If your bike is equipped with Shimano parts, chances are it uses the Hollowtech system (Sram’s GXP standard works in a similar way), which fits the standard threads cut into a traditional style bottom bracket shell.

However, while a traditional bottom bracket sits inside the frame and includes the axle in a single unit, Hollowtech bearings sit outside the frame and the axle is integrated into the crank.

To check if your BB needs replacing, drop the chain off of the smallest chainring and spin the cranks. If there’s a side-to-side wobble, or feeling of grittiness, it’s time for a new one.

With the right tools and know-how this needn’t necessitate a trip to the bike shop – just follow our step-by-step guide to replacing your bottom bracket. Note that if your bike has a new-style pressfit bottom bracket (such as BB30), it’s probably best you do make a trip to your local independent bike shop.

How to remove and replace a creaking bottom bracket

Time Taken: 45mins  
Workshop Saving
: £20

1. Removing the cranks

Remove the crank

The left-hand crank is secured by two pinch bolts (the compression cap in the end presses the axle against the bearings while the pinch bolts hold it in place). To remove the crank, first you must loosen the pinch bolts using a 5mm allen key. They can be at a funny angle, and are done up fairly tight, so avoid using a ball-end allen key if possible.

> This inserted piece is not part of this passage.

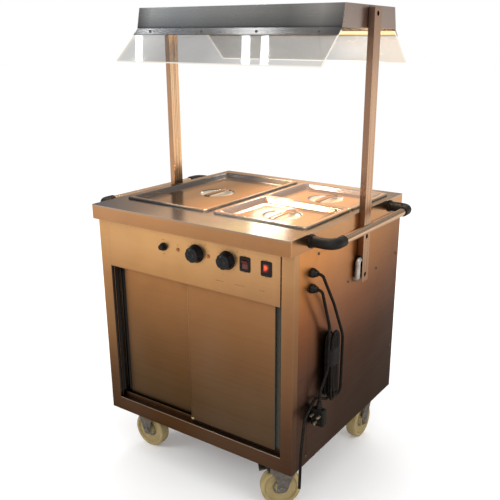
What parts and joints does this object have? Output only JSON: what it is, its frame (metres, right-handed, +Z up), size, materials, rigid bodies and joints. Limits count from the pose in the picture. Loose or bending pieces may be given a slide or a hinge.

2. Decompress the bearings

Decompress the bearings

Remove the compression cap. Shimano bottom brackets require a special tool for this (for example, the Park Tool BBT-9, £19.99), which integrates the tool with the spanner you’ll use in step 5; separate tools are also available. Keep hold of it and try not to lose it, spares are strangely difficult to get hold of.

3. Release the safety catch

Release the safety catch

With a small flathead screwdriver, disengage the safety catch – which is located between the two pinch bolts – by gently pushing it upwards. Pull the crank arm off its spindle – it should slide off easily without much force. If you found the safety catch difficult to remove (and full of grit) now is a good time to give it a quick clean.

4. Crank extraction

Crank extraction

Lift the chain off the smallest chainring and let it rest on the bottom bracket shell. Holding the spider (where the chainrings join the arms of the crank) pull the whole assembly from the bottom bracket. If it won’t budge, apply some gentle persuasion with a soft-faced mallet. In our experience, if it’s time to replace the BB, your crank will probably be difficult to get out.

5. British or Italian threads?

British or Italian threads?

Using the spanner part of the bottom bracket tool, remove the bottom bracket. For British BBs (marked BSA), turn the right-hand bearing clockwise to remove, the left anti-clockwise; for Italian style BBs (marked ITA), turn both anti-clockwise (correct directions are usually marked).

6. Clean up the threads

Clean up the threads

Clean the edges and threads with a rag and some solvent (such as Finish Line Speed Degreaser). It’s important the sides are smooth and even so the bearings sit flush in the frame. Brush the threads with a coat of anti-seize.

If you find your bearings wearing out quickly (within a few months) this could well be the cause. If so, it’s time for a trip to the shop to have the threads chased and faced with the appropriate cutting tool.

7. Fit the new bearings

Fit new bearings

The new bottom bracket should come with a plastic sleeve. Push this into the right-hand side of the BB cup and – using just your fingers – screw the cup with the sleeve attached into the frame. Once it’s finger-tight, screw in the other bearing on the opposite side. Using the bottom bracket spanner, tighten first the right bearing then the left bearing to 35-50Nm (if you don’t have a torque wrench, this is ‘pretty darn tight’).

It’s quite easy to cross thread the BB here, which is a costly mistake. If the cups aren’t going in by hand easily take them out and try again. They should screw in about 50% of the way without the tool.

8. Replace the chainset

Replace the chain set

Push the right hand side of the chainset back through the bottom bracket (remember to pop the chain back over the BB) and replace the chain onto the smallest chainring. Give it a spin to ensure it turns smoothly. Push the left hand arm onto the section of spindle protruding from the opposite side of the bottom bracket.

9. Recompress

Remove the crank

Replace the compression cap and using the tool, turn it until it’s barely finger tight (0.7-1.5Nm) – be careful as over-tightening will cause the bearings to wear prematurely. Spin the cranks to check they rotate freely. Replace the safety catch, tighten the pinch bolts to 10-15Nm, and you’re done.